Background Although correlation between CAG repeat length and age of HD onset is well known, improved prediction of onset would be advantageous for clinical trial sample enrichment and genetic counselling.
Aims To examine the predictive utility of genetic, demographic, motor, cognitive, psychiatric, functional and imaging measures for predicting conversion to manifest HD.
Methods Over 1000 research participants with the gene mutation for HD from 33 worldwide sites were followed for up to 10 years (average=6; range 1–10). A subset of 211 participants prospectively converted to manifest HD according to standard motor criteria.

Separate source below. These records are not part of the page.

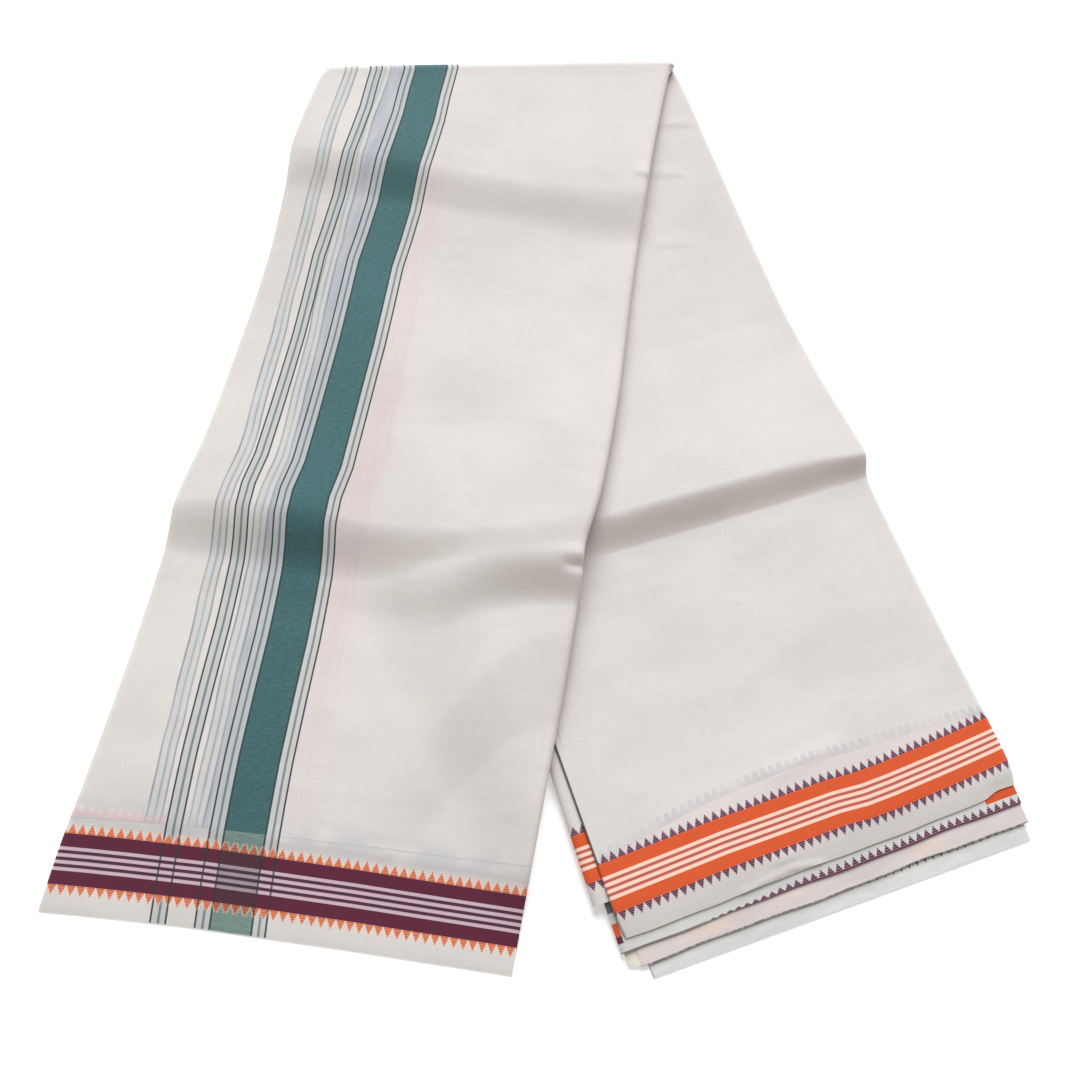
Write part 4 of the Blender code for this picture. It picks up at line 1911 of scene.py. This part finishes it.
@dataclass
class FrontLayers(FoldedLayers):
    """The hidden layers of the front leg, which end short of the hem of the sheet over them."""

    bend_shares: tuple[float, ...] = (0.2, 0.45, 0.75, 1.1)
    bend_play: float = 0.8

    def rows(self) -> tuple[Array, Array, Array]:
        """The rows inside the bend, low enough to fit it, and those down the leg.

        Returns:
            The sections, and the height left free under and over each.
        """
        inner = STRIP.bend_radius - STRIP.thickness
        starts = [FRONT.bend_section(share * STRIP.bend_radius, STRIP.front_stack) for share in self.bend_shares]
        rows = dense(FRONT_SECTIONS, self.row_spacing)
        rows = rows[rows[:, 0] < FRONT_LAYERS_END]
        high = []
        for share in self.bend_shares:
            reach = math.sqrt(inner**2 - max(STRIP.bend_radius * (1.0 - share), 0.0) ** 2)
            high.append(STRIP.front_stack - min(reach - self.bend_play, STRIP.front_stack - self.cover))
        every = np.concatenate([np.array(starts), rows])
        return every, np.zeros(len(every)), np.concatenate([high, np.full(len(rows), self.cover)])


@dataclass
class BackLayers(FoldedLayers):
    """The hidden layers of the back leg, up to where its lower hems show."""

    end: float = 431.0
    row_spacing: float = 2.5
    bend_shares: tuple[float, ...] = (0.2, 0.45, 0.75, 1.1)
    bend_play: float = 0.35
    past_flap: Pair = (1.0, 2.5)

    def rows(self) -> tuple[Array, Array, Array]:
        """The rows inside the bend, over the cloth's flap there, and those down the leg.

        Returns:
            The sections, and the height left free under and over each.
        """
        inner = STRIP.bend_radius - STRIP.thickness
        flap_end = STRIP.bend_flap + STRIP.bend_radius
        insets = [share * STRIP.bend_radius for share in self.bend_shares]
        insets += [flap_end + past for past in self.past_flap]
        low = []
        for inset in insets[:-1]:
            reach = math.sqrt(inner**2 - max(STRIP.bend_radius - inset, 0.0) ** 2)
            low.append(max(STRIP.bend_radius - reach + self.bend_play, self.cover))
        starts = np.array([BACK.bend_section(inset, STRIP.back_stack) for inset in insets])
        rows = dense(BACK_SECTIONS, self.row_spacing)
        rows = rows[rows[:, 0] < self.end]
        every = np.concatenate([starts, rows])
        low = np.concatenate([low, np.zeros(len(every) - len(low))])
        return every, low, np.full(len(every), self.cover)


@dataclass
class LowestLayers(FoldedLayers):
    """The layers at the bottom of the back leg, whose hem reaches furthest."""

    start: float = 431.5
    end: float = 632.0
    top: float = 2.6
    sag: float = 1.5
    sag_start: float = 560.0
    draw: float = 3.5
    left: Pair = (-130.0, -121.0)
    right: Pair = (116.5, 113.0)

    def rows(self) -> tuple[Array, Array, Array]:
        """The rows to the hem, which narrows and sinks a little.

        Returns:
            The sections, and the height left free under and over each.
        """
        along = np.linspace(self.start, self.end, math.ceil((self.end - self.start) / self.row_spacing) + 1)
        narrow = smoothstep((along - self.sag_start) / (self.end - self.sag_start))
        none = np.zeros(len(along))
        left, right = lerp(*self.left, narrow), lerp(*self.right, narrow)
        rows = np.stack([along - self.draw * narrow, left, along, right, self.top - self.sag * narrow], axis=1)
        return rows, none, none


@dataclass
class CornerTab(ClothPiece):
    """The cream corner of an inner layer that peeks out at the back leg's hem."""

    corners: tuple[Pair, ...] = ((598.0, -132.4), (598.0, -122.0), (621.4, -122.5), (618.5, -131.6))
    height: float = 2.85
    droop: float = 0.9
    ripple: float = 0.3
    ripple_length: float = 2.2
    steps: int = 10

    def mesh(self) -> bpy.types.Object:
        """The corner as a small thin sheet that droops to its tip.

        Returns:
            The piece's object.
        """
        top_left, top_right, low_right, low_left = (np.array(corner) for corner in self.corners)
        down = np.linspace(0.0, 1.0, self.steps)[:, None, None]
        right = np.linspace(0.0, 1.0, self.steps)[None, :, None]
        spots = lerp(lerp(top_left, top_right, right), lerp(low_left, low_right, right), down)
        along, out = spots[..., 0], spots[..., 1]
        droop = self.droop * smoothstep(np.linspace(0.0, 1.0, self.steps))[:, None]
        droop = droop + self.ripple * np.sin(out / self.ripple_length)
        weave = np.dstack([out, self.corners[2][0] - along, along])
        return self.sheet(placed(BACK, along, out, self.height - droop), weave, weave)


# The room


@dataclass(frozen=True)
class Studio:
    """A white floor, soft light from behind and above, and the photograph's camera."""

    camera_place: tuple[float, float, float] = (-0.0677, -0.3097, 0.6111)
    camera_target: tuple[float, float, float] = (0.0065, -0.0612, 0.0)
    camera_roll: float = math.radians(12.7)
    lens: float = 36.0
    sensor: float = 36.0
    sky: float = 0.37
    sky_colour: tuple[float, float, float] = (1.0, 0.95, 0.91)
    key_strength: float = 3.85
    key_colour: tuple[float, float, float] = (0.92, 0.98, 1.0)
    key_softness: float = math.radians(42.0)
    key_place: tuple[float, float, float] = (0.12, 1.35, 0.92)
    floor_size: float = 6.0
    floor_colour: Colour = (253, 253, 253)
    floor_glow: float = 0.3
    floor_gap: float = 0.05

    def make(self) -> None:
        """Builds the floor, the light and the camera."""
        self.make_floor()
        self.make_light()
        self.make_camera()
        bpy.context.scene.view_settings.view_transform = "Standard"
        log.info("studio ready")

    def make_floor(self) -> None:
        """Lays the plain pale floor just under the cloth."""
        half = self.floor_size / 2
        data = bpy.data.meshes.new("studio_floor")
        corners = [(-half, -half, 0.0), (half, -half, 0.0), (half, half, 0.0), (-half, half, 0.0)]
        data.from_pydata(corners, [], [(0, 1, 2, 3)])
        material = bpy.data.materials.new("studio floor")
        material.use_nodes = True
        values = {
            "Base Color": self.floor_colour,
            "Roughness": 1.0,
            "Specular IOR Level": 0.0,
            "Emission Color": self.floor_colour,
            "Emission Strength": self.floor_glow,
        }
        for label, value in values.items():
            Board(material.node_tree).feed(material.node_tree.nodes["Principled BSDF"].inputs[label], value)
        data.materials.append(material)
        floor = bpy.data.objects.new("studio_floor", data)
        floor.location.z = -self.floor_gap * MM
        bpy.context.scene.collection.objects.link(floor)

    def make_light(self) -> None:
        """Sets an even white sky and one broad soft lamp behind the bend."""
        world = bpy.data.worlds.new("studio sky")
        world.use_nodes = True
        sky = world.node_tree.nodes["Background"]
        sky.inputs["Color"].default_value = (*self.sky_colour, 1.0)
        sky.inputs["Strength"].default_value = self.sky
        bpy.context.scene.world = world
        lamp = bpy.data.lights.new("studio_key", "SUN")
        lamp.angle = self.key_softness
        lamp.energy = self.key_strength
        lamp.color = self.key_colour
        key = bpy.data.objects.new("studio_key", lamp)
        key.location = self.key_place
        key.rotation_euler = (-Vector(self.key_place)).to_track_quat("-Z", "Y").to_euler()
        bpy.context.scene.collection.objects.link(key)

    def make_camera(self) -> None:
        """Sets the camera at the photograph's place, tilt and roll."""
        place, target = Vector(self.camera_place), Vector(self.camera_target)
        forward = (target - place).normalized()
        right = forward.cross(Vector((0.0, 0.0, 1.0))).normalized()
        up = right.cross(forward)
        turned_right = right * math.cos(self.camera_roll) + up * math.sin(self.camera_roll)
        turned_up = up * math.cos(self.camera_roll) - right * math.sin(self.camera_roll)
        axes = Matrix((turned_right, turned_up, -forward)).transposed()
        data = bpy.data.cameras.new("studio_camera")
        data.lens = self.lens
        data.sensor_width = self.sensor
        data.clip_start = 0.01
        data.clip_end = 20.0
        camera = bpy.data.objects.new("studio_camera", data)
        camera.matrix_world = Matrix.Translation(place) @ axes.to_4x4()
        bpy.context.scene.collection.objects.link(camera)
        bpy.context.scene.camera = camera


def dhoti_pieces() -> list[ClothPiece]:
    """Every piece of the cloth, in the order of making.

    Returns:
        The pieces.
    """
    lower = CottonFinish("inner cotton", YARN.cotton_low)
    return [
        FrontSheet(
            "front_cloth", ("front_sheet",), Slot.FACE, FrontFinish("front face cotton", YARN.cotton), (0.25, 0.67)
        ),
        BackSheet(
            "back_cloth", ("back_sheet",), Slot.REVERSE, BackFinish("back reverse cotton", YARN.cotton), (0.25, 0.60)
        ),
        BackLayer(
            "left_layer_cloth",
            ("back_left_layer",),
            Slot.REVERSE,
            BackFinish("left layer cotton", YARN.cotton, ghost_share=0.0, edge_share=0.0, second_share=0.0),
            (0.25, 0.153),
            end=585.0,
            left=-136.6,
            flare=3.0,
            right=112.5,
            top=6.5,
            end_sag=0.0,
            left_fall=2.4,
            wave=0.2,
        ),
        BackLayer(
            "second_layer_cloth",
            ("back_second_layer",),
            Slot.REVERSE,
            TurnedRowFinish("turned border cotton", YARN.cotton_low, wrinkles=2.5),
            (0.25, 0.183),
            end=612.0,
            wave_phase=1.0,
        ),
        BackLayer(
            "third_layer_cloth",
            ("back_third_layer",),
            Slot.REVERSE,
            ThirdLayerFinish("pink tinted cotton", YARN.cotton_pink, wrinkles=2.5),
            (0.24, 0.19),
            end=621.8,
            end_skew=0.6,
            left=-125.5,
            right=115.6,
            top=3.9,
            left_fall=0.4,
            wave_phase=2.3,
        ),
        CornerTab("cream_corner", (), Slot.REVERSE, CottonFinish("cream cotton", YARN.cream), (0.0104, 0.023)),
        FrontLayers("front_folded_layers", ("front_inner_layers",), Slot.INNER, lower, (0.25, 0.60)),
        BackLayers("back_folded_layers", ("back_inner_layers",), Slot.INNER, lower, (0.25, 0.42), leg=BACK),
        LowestLayers(
            "lowest_layers_cloth",
            ("back_lowest_layers",),
            Slot.INNER,
            LowestFinish("lowest layers cotton", YARN.cotton_low, wrinkles=4.0),
            (0.25, 0.21),
            leg=BACK,
            folds=LOW_FOLDS,
            creased=False,
        ),
    ]


def main() -> None:
    """Builds the cloth's pieces in order, then the room."""
    logging.basicConfig(level=logging.INFO, format="%(name)s %(message)s")
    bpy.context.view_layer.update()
    for piece in dhoti_pieces():
        piece.make()
    Studio().make()


if __name__ == "__main__":
    main()
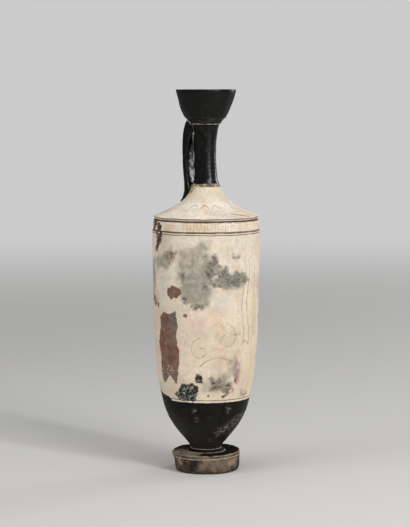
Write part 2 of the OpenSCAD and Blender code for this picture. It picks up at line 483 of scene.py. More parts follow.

Results The association between CAG repeats and onset age was replicated using a prospectively diagnosed cohort. Further, cross-sectional and longitudinal clinical and imaging measures were highly predictive of motor diagnosis beyond CAG repeat length and age. For example, a one standard deviation (SD) difference in total motor score increased the likelihood of motor diagnosis by 3X6 times, one SD loss in putamen volume by 2X9 times and one SD cognitive decline 2X2 times.
Conclusions Prediction of HD onset can considerably improve above and beyond that obtained by CAG repeat length and age alone. Many of the measures shown are inexpensive and efficient and could readily be integrated into clinical care at bedside, the clinic, or in the field. Refined predictors of onset can provide evidence for revised diagnostic guidelines and may be utilised for prognostic counselling. Prediction models can be used for enrichment of clinical trial samples and predictors can more precisely determine covariates to reduce costs of clinical trials.
Funding National Institutes for Health, National Institute of Neurological Disorders and Stroke 040068, and CHDI Foundation, Inc.